● **Problem to work on**
Your task is to repeat only the lines from the one with "on_chain(front_ring_at, front_headings, 0)" through the one with "# ---- sizes", exactly as they stand, both ends included.

═════ Supplied information

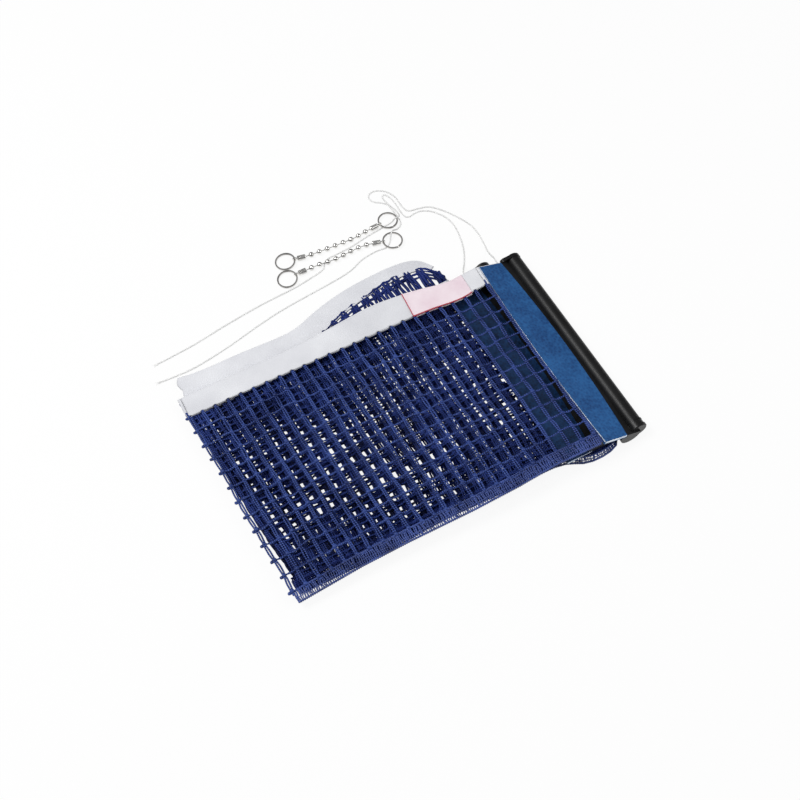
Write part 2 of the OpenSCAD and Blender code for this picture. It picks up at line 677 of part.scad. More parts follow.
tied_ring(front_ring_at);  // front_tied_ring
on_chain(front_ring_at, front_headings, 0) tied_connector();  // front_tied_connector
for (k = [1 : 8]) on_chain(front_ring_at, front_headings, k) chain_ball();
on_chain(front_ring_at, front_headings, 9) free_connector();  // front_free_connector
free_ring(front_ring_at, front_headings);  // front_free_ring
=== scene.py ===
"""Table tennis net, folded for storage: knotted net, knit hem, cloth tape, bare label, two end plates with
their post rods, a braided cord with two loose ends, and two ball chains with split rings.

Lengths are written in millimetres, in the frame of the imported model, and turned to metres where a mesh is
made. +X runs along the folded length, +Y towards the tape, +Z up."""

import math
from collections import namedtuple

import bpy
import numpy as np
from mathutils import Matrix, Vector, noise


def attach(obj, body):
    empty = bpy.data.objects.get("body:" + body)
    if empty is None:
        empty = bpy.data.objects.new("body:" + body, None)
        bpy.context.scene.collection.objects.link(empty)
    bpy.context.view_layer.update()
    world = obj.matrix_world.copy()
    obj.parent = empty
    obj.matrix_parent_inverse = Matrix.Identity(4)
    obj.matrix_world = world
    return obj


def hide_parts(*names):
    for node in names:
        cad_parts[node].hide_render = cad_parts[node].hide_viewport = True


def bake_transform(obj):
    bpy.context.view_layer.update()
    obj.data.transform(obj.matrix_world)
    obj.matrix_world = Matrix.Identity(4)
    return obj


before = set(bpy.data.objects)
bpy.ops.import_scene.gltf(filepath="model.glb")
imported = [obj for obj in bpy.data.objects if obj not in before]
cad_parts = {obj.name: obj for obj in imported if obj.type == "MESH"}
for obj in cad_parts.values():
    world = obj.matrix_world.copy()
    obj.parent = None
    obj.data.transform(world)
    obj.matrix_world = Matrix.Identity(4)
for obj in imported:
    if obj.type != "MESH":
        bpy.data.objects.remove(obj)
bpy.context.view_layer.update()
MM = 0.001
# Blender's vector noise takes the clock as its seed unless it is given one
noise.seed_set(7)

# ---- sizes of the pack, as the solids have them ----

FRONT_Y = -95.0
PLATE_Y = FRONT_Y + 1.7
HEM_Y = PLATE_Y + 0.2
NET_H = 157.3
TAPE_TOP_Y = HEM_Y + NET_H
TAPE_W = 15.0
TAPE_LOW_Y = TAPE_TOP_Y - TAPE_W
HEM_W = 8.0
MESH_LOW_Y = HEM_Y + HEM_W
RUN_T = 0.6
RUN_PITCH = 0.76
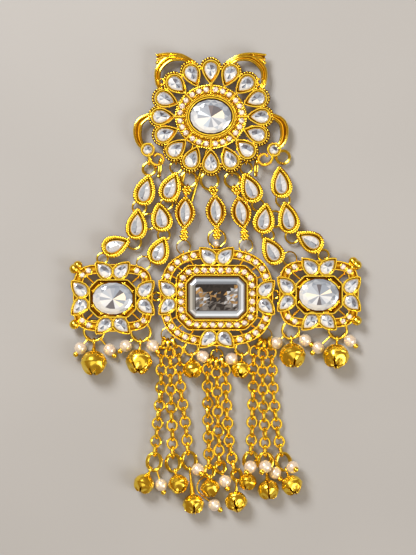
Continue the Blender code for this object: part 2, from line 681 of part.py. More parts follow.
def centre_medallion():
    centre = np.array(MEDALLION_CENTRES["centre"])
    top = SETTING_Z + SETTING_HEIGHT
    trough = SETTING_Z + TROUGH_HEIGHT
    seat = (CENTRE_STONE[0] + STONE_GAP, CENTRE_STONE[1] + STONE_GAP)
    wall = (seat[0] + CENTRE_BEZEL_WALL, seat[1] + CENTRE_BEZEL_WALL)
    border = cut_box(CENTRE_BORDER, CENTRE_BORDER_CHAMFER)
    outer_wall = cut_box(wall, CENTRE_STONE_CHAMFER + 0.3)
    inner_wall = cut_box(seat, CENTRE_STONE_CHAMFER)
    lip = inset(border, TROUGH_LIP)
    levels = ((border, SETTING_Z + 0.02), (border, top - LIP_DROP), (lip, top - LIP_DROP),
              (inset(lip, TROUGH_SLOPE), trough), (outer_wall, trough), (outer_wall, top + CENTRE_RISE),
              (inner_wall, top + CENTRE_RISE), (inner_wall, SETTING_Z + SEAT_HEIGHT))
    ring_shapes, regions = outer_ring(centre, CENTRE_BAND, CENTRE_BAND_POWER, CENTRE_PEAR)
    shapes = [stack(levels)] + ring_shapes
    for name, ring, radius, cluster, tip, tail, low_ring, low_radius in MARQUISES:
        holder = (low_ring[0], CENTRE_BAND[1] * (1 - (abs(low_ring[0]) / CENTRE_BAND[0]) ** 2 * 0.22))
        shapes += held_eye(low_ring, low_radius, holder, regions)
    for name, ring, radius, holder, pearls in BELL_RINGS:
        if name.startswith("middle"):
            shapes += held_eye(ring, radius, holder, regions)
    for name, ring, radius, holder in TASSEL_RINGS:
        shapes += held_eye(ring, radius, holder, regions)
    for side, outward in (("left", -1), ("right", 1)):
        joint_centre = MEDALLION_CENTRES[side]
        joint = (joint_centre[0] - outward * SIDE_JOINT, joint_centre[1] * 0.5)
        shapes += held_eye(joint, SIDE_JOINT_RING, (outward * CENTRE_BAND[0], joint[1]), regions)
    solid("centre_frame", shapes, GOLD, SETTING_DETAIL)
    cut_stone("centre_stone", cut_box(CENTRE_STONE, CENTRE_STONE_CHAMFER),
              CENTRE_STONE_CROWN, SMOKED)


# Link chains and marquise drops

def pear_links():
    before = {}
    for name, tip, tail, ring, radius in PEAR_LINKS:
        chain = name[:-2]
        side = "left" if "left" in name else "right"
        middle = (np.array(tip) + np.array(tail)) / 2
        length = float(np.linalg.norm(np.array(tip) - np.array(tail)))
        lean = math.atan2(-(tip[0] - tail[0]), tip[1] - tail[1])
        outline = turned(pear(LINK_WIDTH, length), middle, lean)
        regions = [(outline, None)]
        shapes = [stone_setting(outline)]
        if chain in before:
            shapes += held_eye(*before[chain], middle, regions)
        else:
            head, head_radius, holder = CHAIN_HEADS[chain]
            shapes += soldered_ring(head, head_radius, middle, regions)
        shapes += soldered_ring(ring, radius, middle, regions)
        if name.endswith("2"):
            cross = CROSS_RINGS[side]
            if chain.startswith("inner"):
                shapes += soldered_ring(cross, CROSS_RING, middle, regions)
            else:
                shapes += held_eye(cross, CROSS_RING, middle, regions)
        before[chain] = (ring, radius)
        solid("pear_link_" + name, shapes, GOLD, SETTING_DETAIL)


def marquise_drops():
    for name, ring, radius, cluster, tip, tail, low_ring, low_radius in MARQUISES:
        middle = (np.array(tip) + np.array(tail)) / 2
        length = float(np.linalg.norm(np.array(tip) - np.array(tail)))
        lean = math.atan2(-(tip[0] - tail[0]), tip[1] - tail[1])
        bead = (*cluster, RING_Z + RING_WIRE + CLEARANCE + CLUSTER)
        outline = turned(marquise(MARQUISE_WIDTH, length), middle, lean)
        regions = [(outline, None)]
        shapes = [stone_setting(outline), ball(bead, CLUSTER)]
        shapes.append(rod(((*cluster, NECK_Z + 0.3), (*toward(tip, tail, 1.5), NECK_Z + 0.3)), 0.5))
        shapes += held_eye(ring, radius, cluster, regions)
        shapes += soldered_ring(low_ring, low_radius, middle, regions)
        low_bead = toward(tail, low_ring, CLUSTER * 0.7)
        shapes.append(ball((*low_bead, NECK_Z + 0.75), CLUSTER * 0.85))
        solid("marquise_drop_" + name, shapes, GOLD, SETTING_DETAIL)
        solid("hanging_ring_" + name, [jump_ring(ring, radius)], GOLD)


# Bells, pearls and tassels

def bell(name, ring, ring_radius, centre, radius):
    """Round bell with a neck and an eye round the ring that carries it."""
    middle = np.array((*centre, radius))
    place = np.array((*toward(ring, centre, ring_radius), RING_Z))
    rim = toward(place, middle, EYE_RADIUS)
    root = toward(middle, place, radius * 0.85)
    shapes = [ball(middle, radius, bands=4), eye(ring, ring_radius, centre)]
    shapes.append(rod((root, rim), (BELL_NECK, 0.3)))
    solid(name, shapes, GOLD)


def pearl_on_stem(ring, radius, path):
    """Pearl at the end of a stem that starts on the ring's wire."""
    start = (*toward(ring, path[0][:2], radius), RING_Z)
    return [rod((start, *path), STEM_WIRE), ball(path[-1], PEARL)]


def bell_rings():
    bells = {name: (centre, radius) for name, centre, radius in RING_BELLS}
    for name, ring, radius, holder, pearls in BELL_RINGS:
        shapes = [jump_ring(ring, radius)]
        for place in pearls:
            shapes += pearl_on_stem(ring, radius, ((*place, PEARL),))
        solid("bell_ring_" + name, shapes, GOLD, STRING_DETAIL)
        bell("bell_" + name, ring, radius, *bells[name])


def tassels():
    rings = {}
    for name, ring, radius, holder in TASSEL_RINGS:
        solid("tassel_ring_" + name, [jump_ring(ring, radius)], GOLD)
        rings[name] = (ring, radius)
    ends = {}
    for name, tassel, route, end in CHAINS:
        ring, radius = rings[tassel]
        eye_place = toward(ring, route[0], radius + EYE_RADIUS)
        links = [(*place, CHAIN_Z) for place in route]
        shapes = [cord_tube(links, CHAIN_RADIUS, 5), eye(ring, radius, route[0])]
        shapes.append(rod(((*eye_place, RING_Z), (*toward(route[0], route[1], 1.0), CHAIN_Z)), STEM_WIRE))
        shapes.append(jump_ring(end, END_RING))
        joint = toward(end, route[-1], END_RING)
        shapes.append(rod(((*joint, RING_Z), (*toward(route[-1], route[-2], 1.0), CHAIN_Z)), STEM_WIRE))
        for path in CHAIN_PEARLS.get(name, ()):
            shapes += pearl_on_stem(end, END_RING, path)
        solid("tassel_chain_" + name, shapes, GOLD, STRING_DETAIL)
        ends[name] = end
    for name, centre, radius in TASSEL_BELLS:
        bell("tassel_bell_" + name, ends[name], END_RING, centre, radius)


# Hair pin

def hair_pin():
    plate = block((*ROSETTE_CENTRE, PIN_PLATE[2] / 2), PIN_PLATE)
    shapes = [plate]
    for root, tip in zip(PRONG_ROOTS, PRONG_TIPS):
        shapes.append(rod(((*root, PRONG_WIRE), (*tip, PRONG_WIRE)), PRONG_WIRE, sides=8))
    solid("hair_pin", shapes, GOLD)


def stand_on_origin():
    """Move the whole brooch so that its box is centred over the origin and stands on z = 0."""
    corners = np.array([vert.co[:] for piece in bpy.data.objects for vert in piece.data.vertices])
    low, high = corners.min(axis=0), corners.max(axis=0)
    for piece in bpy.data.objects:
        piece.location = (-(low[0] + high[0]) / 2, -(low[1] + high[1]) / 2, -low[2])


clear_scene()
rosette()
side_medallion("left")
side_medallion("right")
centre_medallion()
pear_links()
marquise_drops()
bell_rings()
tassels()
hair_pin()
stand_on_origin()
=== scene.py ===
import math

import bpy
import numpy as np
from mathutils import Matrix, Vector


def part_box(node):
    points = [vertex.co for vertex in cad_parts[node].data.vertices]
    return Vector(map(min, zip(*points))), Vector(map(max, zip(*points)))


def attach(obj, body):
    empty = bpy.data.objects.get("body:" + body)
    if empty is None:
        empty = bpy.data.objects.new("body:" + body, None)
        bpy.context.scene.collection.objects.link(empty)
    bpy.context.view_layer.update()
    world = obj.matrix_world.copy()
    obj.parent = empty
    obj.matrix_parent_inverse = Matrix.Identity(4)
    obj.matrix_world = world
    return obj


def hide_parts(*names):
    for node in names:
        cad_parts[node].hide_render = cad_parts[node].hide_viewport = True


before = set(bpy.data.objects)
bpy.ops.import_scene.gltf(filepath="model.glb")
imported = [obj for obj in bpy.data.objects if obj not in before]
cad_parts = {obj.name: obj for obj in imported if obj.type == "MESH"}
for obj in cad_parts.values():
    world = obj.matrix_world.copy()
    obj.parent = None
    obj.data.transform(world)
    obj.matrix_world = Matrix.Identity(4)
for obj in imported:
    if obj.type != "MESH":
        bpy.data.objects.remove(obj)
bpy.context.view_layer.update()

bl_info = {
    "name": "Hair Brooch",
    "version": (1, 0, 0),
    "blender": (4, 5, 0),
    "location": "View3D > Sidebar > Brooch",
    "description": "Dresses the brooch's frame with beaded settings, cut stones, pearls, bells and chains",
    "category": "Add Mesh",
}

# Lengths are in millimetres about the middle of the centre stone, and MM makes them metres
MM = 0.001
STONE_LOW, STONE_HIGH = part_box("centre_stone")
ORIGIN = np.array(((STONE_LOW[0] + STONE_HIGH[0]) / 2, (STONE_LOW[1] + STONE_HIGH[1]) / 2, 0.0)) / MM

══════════

● **Solution to this task**
on_chain(front_ring_at, front_headings, 0) tied_connector();  // front_tied_connector
for (k = [1 : 8]) on_chain(front_ring_at, front_headings, k) chain_ball();
on_chain(front_ring_at, front_headings, 9) free_connector();  // front_free_connector
free_ring(front_ring_at, front_headings);  // front_free_ring
=== scene.py ===
"""Table tennis net, folded for storage: knotted net, knit hem, cloth tape, bare label, two end plates with
their post rods, a braided cord with two loose ends, and two ball chains with split rings.

Lengths are written in millimetres, in the frame of the imported model, and turned to metres where a mesh is
made. +X runs along the folded length, +Y towards the tape, +Z up."""

import math
from collections import namedtuple

import bpy
import numpy as np
from mathutils import Matrix, Vector, noise


def attach(obj, body):
    empty = bpy.data.objects.get("body:" + body)
    if empty is None:
        empty = bpy.data.objects.new("body:" + body, None)
        bpy.context.scene.collection.objects.link(empty)
    bpy.context.view_layer.update()
    world = obj.matrix_world.copy()
    obj.parent = empty
    obj.matrix_parent_inverse = Matrix.Identity(4)
    obj.matrix_world = world
    return obj


def hide_parts(*names):
    for node in names:
        cad_parts[node].hide_render = cad_parts[node].hide_viewport = True


def bake_transform(obj):
    bpy.context.view_layer.update()
    obj.data.transform(obj.matrix_world)
    obj.matrix_world = Matrix.Identity(4)
    return obj


before = set(bpy.data.objects)
bpy.ops.import_scene.gltf(filepath="model.glb")
imported = [obj for obj in bpy.data.objects if obj not in before]
cad_parts = {obj.name: obj for obj in imported if obj.type == "MESH"}
for obj in cad_parts.values():
    world = obj.matrix_world.copy()
    obj.parent = None
    obj.data.transform(world)
    obj.matrix_world = Matrix.Identity(4)
for obj in imported:
    if obj.type != "MESH":
        bpy.data.objects.remove(obj)
bpy.context.view_layer.update()
MM = 0.001
# Blender's vector noise takes the clock as its seed unless it is given one
noise.seed_set(7)

# ---- sizes of the pack, as the solids have them ----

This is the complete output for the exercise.